Ok, mister man, you got it!
This is the BHH’s favorite veggie meal. He’ll request it. He likes me to make it when we’re having people over in order to show off. We’ve had it a variety of ways. Over sautéed greens, over quinoa, scooped up by papadum and soaked up by cornbread. I think I even served it in pumpkin bowls one time last year.
I didn’t invent this one. It came from The Artful Vegan, by the Millennium Restaurant. I did tweak it ever so slightly. But as I always say, one of my best cook qualities is my eye. I can sense a winning recipe before ever cooking it and this one is surely a winner. Make a double batch. You’ll want to freeze some. Come to think of it, triple it.
Red-Wine Braised Chickpeas
Lightly adapted from The Artful Vegan
¼ cup extra virgin olive oil
6 cloves garlic, minced
3 leeks, white part and about an inch of the green, cut into small dice
2-3 Parsnips (if in season)
2 carrots, peeled and cut into small dice
1 tablespoon fresh rosemary, coarsely chopped
1 teaspoon whole cumin seeds
2 cups dry red wine (I like something hearty, see note below)
4 cups cooked chickpeas
3 cups vegetable stock
1 cup coarsely chopped sun-dried tomatoes (I like the oil-cured kind for more flavor)
1/2 cup coarsely chopped dried apricots (sulfate free, organic, if possible)
1/2 teaspoon salt, plus more as needed
2 teaspoons cornstarch, dissolved in 3 tablespoons water
Freshly ground black pepper and toasted sliced almonds for serving
- heat the olive oil in a deep skillet or heavy-bottomed braising pan over medium –high heat.
- Add the garlic and sauté for 2 minutes, or until it just begins to brown.
- Add the leeks, onions, parsnips (if using) and carrots, and sauté, stirring often, for 5 minutes, or until the leeks just start to wilt.
- Add the rosemary and cumin seeds. Sauté for another minute.
- Add 1 cup of the wine and stir to scrape up the browned bits from the bottom of the pan.
- Add the remaining 1cup wine and the chickpeas, stock and sun-dried tomatoes, apricots and salt. Simmer on medium-low heat for 20 minutes, or until the liquid is reduced by one-half.
- Stir in the cornstarch slurry and simmer a few minutes to thicken.
- Sprinkle with toasted, sliced almonds and salt and pepper to taste.
This will make a semi-runny stew. It is great served over wilted spinach or sautéed greens of some sort, for traditional comfort food pair it with corn bread or a rustic bread (like a crusty olive loaf). Toasted papadum are wickedly great when dipped. Corn chips work too. You can even ladle it over quinoa or couscous or rice. Versatile!

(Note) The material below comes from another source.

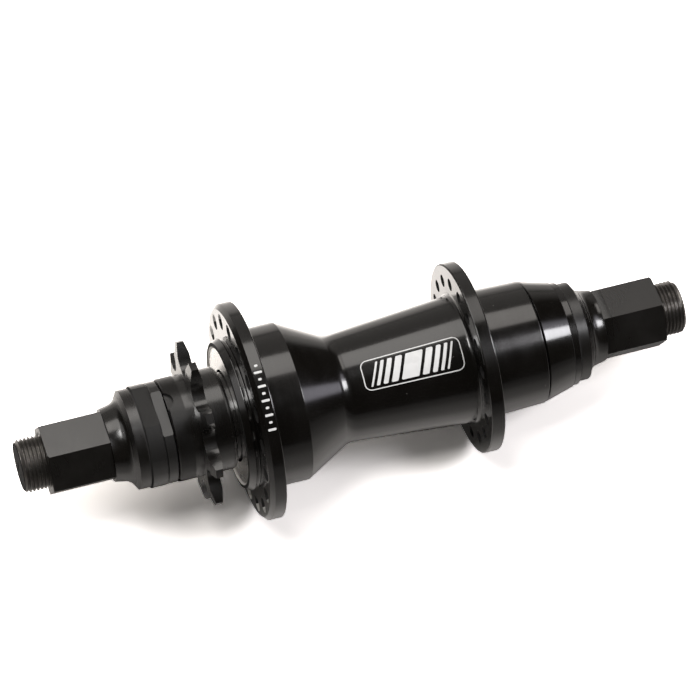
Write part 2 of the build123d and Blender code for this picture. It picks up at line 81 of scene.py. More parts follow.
level_right = Vector((
    cos(camera_side_turn),
    -sin(camera_side_turn) * cos(camera_height),
    sin(camera_side_turn) * sin(camera_height),
))
level_up = Vector((0, sin(camera_height), cos(camera_height)))
to_camera = level_right.cross(level_up)
picture_right = cos(camera_roll) * level_right - sin(camera_roll) * level_up
picture_up = sin(camera_roll) * level_right + cos(camera_roll) * level_up

camera = bpy.data.objects.new("camera", bpy.data.cameras.new("camera"))
bpy.context.scene.collection.objects.link(camera)
camera.data.sensor_width = 36
camera.data.lens = camera.data.sensor_width / 2 / tan(picture_angle / 2)
camera.data.clip_start = 10 * mm
camera.data.clip_end = 20
camera.matrix_world = Matrix((picture_right, picture_up, to_camera)).transposed().to_4x4()
camera.matrix_world.translation = camera_aim + camera_rise * level_up + camera_distance * to_camera
bpy.context.scene.camera = camera
print(f"camera {camera_distance:.3f} m away with a {camera.data.lens:.0f} mm lens")

# %% [markdown]
# ## Shader tools
#
# A node tree is easier to read when each line says what it computes. These helpers make one node
# at a time: `place` adds any node, `feed` fills an input with a number or a link, and `calc` is
# one Math node.

# %% Nodes and numbers
def place(tree, kind, **settings):
    """Adds a node and sets its plain settings."""
    made = tree.nodes.new(kind)
    for name, value in settings.items():
        setattr(made, name, value)
    return made


def feed(tree, socket, value):
    """Links a socket to an input, or writes a number or colour into it."""
    if isinstance(value, bpy.types.NodeSocket):
        tree.links.new(value, socket)
    elif value is not None:
        socket.default_value = value


def calc(tree, operation, first, second=None, third=None, clamp=False):
    """One Math node. Its inputs are numbers or sockets."""
    made = place(tree, "ShaderNodeMath", operation=operation, use_clamp=clamp)
    for socket, value in zip(made.inputs, (first, second, third)):
        feed(tree, socket, value)
    return made.outputs[0]


def blend_values(tree, amount, low, high):
    """A plain mix of two values."""
    made = place(tree, "ShaderNodeMix", data_type="FLOAT")
    feed(tree, made.inputs[0], amount)
    feed(tree, made.inputs[2], low)
    feed(tree, made.inputs[3], high)
    return made.outputs[0]


def blend_colours(tree, amount, low, high):
    """A mix of two colours, each an (r, g, b) or a socket."""
    made = place(tree, "ShaderNodeMix", data_type="RGBA")
    feed(tree, made.inputs[0], amount)
    for socket, value in ((made.inputs[6], low), (made.inputs[7], high)):
        feed(tree, socket, (*value, 1) if isinstance(value, tuple) else value)
    return made.outputs[2]


def step_up(tree, value, low, high):
    """Rises smoothly from 0 to 1 as a value goes from low to high."""
    made = place(tree, "ShaderNodeMapRange", interpolation_type="SMOOTHSTEP")
    for socket, number in zip(made.inputs, (value, low, high, 0.0, 1.0)):
        feed(tree, socket, number)
    return made.outputs[0]


print("node helpers ready")

# %% [markdown]
# The next helpers say where a point is. Object coordinates are the CAD model's own metres, so a
# place along the axle is plain X, and the distance from the axle comes from Y and Z. Noise read
# in object coordinates needs no unwrapped surface.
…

The original recipe called for making chickpea socca, or soft chickpea flour crepes, but I find this meal pretty heavy and so mostly prefer it over the greens with the “starchy thing” as a side note. One day I will post the crepe recipe, tweaked Delectable style, anyway!

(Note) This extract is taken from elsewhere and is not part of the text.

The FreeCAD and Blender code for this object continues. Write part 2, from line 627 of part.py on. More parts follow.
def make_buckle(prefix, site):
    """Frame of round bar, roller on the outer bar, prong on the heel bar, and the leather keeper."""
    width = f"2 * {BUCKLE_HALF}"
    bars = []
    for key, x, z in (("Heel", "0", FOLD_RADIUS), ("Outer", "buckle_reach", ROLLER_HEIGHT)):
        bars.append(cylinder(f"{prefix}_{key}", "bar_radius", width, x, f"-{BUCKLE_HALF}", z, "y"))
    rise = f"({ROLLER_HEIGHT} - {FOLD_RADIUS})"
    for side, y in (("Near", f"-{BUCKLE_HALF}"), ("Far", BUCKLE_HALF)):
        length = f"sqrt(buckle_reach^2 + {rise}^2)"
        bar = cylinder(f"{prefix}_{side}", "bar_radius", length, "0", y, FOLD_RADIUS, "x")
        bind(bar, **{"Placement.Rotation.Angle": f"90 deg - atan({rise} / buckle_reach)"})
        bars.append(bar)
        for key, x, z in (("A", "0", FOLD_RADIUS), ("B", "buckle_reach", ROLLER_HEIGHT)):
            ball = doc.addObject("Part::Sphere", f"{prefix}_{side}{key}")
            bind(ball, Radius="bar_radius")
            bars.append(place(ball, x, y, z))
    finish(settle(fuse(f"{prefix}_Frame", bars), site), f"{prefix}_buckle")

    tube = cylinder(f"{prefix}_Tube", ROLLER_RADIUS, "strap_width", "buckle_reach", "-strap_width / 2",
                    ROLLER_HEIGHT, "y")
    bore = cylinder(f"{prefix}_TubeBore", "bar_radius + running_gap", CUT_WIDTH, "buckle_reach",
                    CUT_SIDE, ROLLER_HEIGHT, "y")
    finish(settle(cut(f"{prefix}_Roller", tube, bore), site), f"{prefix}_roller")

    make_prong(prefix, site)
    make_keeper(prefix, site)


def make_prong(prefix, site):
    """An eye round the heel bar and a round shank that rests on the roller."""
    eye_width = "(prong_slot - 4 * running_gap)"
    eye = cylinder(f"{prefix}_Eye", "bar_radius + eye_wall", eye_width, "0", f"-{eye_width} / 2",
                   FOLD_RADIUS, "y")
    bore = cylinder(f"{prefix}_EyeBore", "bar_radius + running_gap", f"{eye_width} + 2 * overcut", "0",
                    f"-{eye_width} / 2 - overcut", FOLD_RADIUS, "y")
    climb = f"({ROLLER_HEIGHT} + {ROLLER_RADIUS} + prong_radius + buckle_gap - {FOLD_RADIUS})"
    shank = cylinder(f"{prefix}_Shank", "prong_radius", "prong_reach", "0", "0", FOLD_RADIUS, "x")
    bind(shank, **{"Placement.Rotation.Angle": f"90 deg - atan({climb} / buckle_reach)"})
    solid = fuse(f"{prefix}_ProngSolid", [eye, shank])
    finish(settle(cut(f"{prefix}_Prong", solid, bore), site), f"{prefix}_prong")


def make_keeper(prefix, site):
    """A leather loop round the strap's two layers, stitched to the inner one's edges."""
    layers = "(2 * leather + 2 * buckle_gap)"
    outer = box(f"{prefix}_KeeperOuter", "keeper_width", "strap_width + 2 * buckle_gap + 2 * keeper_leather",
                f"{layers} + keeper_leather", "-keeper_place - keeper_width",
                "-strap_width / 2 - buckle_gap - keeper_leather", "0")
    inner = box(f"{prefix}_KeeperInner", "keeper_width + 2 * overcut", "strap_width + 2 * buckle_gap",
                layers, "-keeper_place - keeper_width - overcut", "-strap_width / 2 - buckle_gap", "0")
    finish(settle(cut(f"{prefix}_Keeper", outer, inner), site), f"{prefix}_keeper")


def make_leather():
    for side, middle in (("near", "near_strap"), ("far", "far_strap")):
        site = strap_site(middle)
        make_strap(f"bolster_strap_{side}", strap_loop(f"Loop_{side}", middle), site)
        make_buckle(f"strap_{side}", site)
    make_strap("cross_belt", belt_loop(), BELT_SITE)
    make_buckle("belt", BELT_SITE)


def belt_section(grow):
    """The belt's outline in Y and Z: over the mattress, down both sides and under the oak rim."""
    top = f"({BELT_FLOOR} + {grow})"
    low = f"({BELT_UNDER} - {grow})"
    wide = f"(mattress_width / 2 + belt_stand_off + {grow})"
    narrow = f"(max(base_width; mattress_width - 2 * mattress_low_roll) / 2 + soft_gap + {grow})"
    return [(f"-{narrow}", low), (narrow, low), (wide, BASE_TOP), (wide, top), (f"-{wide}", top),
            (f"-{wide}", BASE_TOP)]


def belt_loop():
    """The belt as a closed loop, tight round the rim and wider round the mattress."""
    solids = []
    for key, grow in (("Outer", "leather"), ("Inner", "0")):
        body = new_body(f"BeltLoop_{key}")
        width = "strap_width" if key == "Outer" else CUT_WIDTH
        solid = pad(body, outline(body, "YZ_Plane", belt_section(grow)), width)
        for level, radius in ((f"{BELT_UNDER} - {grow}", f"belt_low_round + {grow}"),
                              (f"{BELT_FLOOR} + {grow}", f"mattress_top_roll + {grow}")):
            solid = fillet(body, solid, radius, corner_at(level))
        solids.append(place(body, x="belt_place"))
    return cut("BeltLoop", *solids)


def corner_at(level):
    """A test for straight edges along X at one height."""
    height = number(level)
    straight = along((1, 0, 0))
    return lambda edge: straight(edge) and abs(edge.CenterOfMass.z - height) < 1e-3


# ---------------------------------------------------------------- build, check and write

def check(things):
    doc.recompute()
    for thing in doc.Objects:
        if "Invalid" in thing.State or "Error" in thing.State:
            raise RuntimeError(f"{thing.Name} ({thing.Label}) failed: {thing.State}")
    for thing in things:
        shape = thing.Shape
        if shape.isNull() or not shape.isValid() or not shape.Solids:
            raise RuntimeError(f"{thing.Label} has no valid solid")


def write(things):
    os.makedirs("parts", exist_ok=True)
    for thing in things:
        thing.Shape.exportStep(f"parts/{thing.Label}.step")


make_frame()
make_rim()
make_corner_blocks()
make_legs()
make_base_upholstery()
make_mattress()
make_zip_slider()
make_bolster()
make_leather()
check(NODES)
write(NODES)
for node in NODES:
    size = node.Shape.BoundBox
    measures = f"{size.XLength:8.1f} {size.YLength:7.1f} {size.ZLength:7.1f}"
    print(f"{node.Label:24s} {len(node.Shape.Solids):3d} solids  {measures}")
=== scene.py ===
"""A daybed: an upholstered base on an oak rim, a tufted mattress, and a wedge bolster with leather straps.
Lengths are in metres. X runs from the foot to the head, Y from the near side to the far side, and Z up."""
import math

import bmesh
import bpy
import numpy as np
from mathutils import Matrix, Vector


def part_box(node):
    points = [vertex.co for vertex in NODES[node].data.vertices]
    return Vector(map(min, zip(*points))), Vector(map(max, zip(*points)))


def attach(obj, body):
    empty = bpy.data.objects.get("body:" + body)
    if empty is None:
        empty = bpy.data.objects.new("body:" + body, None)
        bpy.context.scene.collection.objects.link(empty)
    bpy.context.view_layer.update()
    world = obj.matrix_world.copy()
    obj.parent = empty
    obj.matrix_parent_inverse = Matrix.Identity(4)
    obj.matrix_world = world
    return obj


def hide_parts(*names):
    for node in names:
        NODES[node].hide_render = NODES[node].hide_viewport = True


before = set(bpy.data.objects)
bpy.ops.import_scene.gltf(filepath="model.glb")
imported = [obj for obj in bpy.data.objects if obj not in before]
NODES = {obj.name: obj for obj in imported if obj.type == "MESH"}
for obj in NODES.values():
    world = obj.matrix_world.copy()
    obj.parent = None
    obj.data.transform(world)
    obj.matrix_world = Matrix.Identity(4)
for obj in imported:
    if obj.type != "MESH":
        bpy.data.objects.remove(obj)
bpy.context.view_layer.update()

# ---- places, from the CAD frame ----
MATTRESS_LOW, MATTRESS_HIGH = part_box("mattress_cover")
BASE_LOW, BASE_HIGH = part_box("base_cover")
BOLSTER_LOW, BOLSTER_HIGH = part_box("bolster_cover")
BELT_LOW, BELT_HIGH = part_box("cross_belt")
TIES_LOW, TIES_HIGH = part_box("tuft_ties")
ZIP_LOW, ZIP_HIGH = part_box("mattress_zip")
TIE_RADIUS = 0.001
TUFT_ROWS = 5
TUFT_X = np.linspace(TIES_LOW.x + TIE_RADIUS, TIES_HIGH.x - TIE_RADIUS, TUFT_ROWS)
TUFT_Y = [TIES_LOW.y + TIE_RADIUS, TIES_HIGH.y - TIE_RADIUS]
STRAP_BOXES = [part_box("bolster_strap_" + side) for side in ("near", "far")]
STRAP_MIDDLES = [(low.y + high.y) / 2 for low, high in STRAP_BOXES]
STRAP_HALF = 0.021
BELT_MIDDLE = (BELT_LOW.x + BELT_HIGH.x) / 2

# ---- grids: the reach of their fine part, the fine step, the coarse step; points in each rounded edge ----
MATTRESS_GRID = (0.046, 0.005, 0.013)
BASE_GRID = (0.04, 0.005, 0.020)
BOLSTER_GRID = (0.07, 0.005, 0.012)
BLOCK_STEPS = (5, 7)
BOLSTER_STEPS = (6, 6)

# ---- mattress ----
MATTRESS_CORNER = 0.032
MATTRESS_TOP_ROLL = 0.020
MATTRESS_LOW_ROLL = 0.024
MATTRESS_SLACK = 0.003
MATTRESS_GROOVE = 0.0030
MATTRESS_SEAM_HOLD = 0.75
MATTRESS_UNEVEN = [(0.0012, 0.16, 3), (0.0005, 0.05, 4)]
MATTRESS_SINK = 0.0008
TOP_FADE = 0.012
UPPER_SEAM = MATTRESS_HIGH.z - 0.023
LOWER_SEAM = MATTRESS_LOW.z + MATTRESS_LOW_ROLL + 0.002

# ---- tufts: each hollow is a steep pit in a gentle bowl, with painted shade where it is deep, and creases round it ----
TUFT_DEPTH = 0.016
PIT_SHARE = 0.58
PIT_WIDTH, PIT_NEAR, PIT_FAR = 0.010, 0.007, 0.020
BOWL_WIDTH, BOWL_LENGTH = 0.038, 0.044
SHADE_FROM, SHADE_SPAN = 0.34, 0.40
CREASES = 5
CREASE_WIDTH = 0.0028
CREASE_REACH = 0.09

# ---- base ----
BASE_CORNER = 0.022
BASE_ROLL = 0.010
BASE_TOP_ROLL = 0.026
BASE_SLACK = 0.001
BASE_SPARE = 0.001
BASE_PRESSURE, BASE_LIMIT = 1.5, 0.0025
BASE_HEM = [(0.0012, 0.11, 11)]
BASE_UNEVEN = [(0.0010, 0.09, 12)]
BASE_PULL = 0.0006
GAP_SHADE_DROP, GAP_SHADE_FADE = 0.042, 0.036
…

Also, choose a wine you wouldn’t mind drinking. They key to cooking with wine is to use something affordable but not crappy, since it’s the quality of the wine, not the alcohol, that you’ll taste. I like a good Sangiovese, red Zinfandel, Cabernet or even Shiraz here. Primitivo or an affordable Super Tuscan would also work here. We used a reasonable Nero D’Avola in one batch. But anything rich and red is great. And, if you don’t know what these are, we need a wine lesson. Don’t worry the alcohol cooks off completely in the simmering process. I often add extra throughout the cooking process for deeper flavor. I use almost a whole bottle by the end and the BHH sips at the rest while I cook.